May 23, 2021—In two days, the world will mark the first anniversary of the murder of George Floyd, an incident that created a global tsunami of demonstrations and demands for racial equity and social justice that also rocked the arts world. All of this unfolded while our nation coped with the impact of the COVID-19 pandemic, which not only claimed more than a half-million American lives, but also shuttered the doors of all of our nation’s arts organizations and cultural institutions.
During this past year, artists, and arts administrators of color in every facet of our industry—theater, museums, dance, music and film—have been raising their voices about the need for equal access to opportunities and to be treated with respect. Their efforts have led to several “flashpoints of reckoning,” many of which I have written about over the past year to inform the readers of Arts & Culture Connections.
As the George Floyd Global Memorial plans a day-long celebration to commemorate the impact of his life on the community, American society, and the global movement for justice, I believe it’s time for all of us to renew our commitment and determination to continue the momentum for equity, diversity, inclusion and access in all facets of the arts.
How do we ensure, as my colleague Dee C. Marshall described, that the pledges made in 2020 extend beyond the moment that “corporate America woke up…to the systemic racism that this country was built on?” What would that entail?
These are three of my recommendations:
First and foremost, I believe it’s important that members of the arts and cultural institution C-Suites publicly reaffirm their commitment to creating anti-racist arts and cultural organizations. I urge you to not only share this commitment with your board of directors and staff of arts administrators, but also with everyone who works or volunteers for your arts organization, including artists, audiences, contractors and vendors. Even better, put it in writing and display it on your websites and walls.
Commit to training and dialogue. Combatting systemic racism and unconscious bias takes time and effort to examine the barriers that make it difficult for staff, volunteers and/or your audience to participate in or access your arts organization. Find consultants who have experience with your business model and employ their services so that your boards, staffs, representative artists, as well as the members of the community you serve, can together make a plan of action. That plan should include a budget and assigned accountability.
I am an adjunct, university professor devoted to training the next generation of arts administrators who are committed to ensuring that their institutions embody equity, diversity, inclusion and access. I urge you to commit to offering mentorship programs and paid internships so that these future arts leaders have the solid, hands-on training they need for professional development and growth, and can create value for the institutions or organizations where they work.
I also want to lend my support to the call for the establishment of a modern-day cultural workers program, akin to the 1935 Federal Writers Project created by U.S. President Franklin D. Roosevelt to help the nation recover from the Great Depression. FWP served as a jobs program for 6,000 writers and created a national archive of oral histories, including first-person slave narratives.
Some of the hundreds of millions of dollars pledged and/or donated to organizations committed to fighting for racial justice, equity, diversity and inclusion, or to address unconscious bias should be shared with arts organizations to help fund this program to employ cultural workers at the local level.
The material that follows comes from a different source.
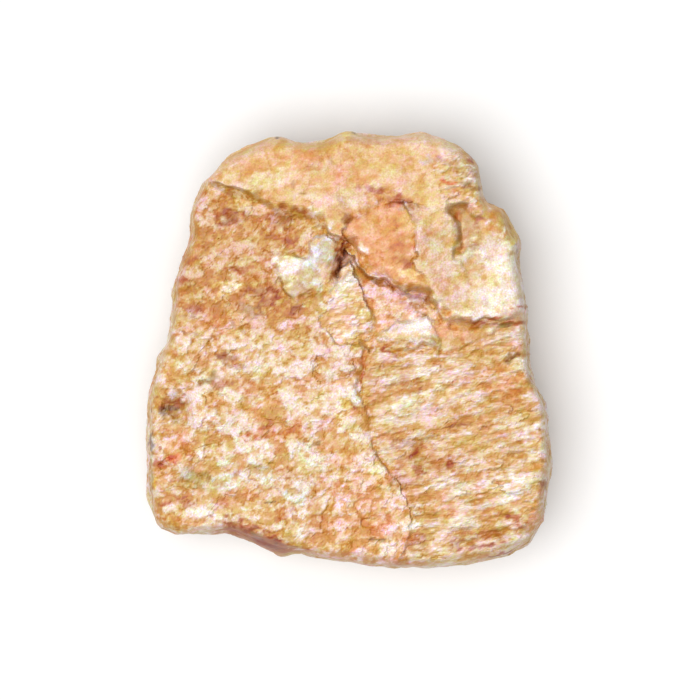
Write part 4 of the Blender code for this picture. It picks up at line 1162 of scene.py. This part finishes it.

This would allow every community to document their experiences which, in turn, would help foster and facilitate the social changes necessary for transforming this era of health disparities, violence, white supremacy, and racial injustice into an era of respect for the dignity of all people.
Despite the conviction of the police officer who murdered George Floyd and the lifting of mask mandates in this current phase of the battle against the COVID-19 pandemic, there is still a lot of work to be done. For example, it remains essential for our white colleagues, who are current arts and cultural leaders, to speak out, stand on the frontlines and take action to help end institutional racism, inequality, and the dehumanization of all bodies of color and other marginalized people. I also believe that part of our nation’s healing must be the U.S. Senate’s passage of the George Floyd Justice in Policing Act of 2021.
Our nation continues to need the arts—stories, plays, poetry, music, films, paintings and photographs—to give voice, in the spirit of renowned theater artist Anna Deveare Smith, to all the diverse parties struggling during this time. And instead of looking for moral authority from our political, cultural and spiritual leaders, we each have to take responsibility to continue to reach out to one another and work together to find and enact solutions.
I urge you, in honor of the memory of George Floyd, to renew your commitment to become a proactive agent of change by expanding your capacity for empathy, compassion and thoughtful action to support the rebuilding of our communities utilizing the arts.
As always, I would like to know what you think. What are you determined to change in your community by May 25, 2022, and what is the first step you will take?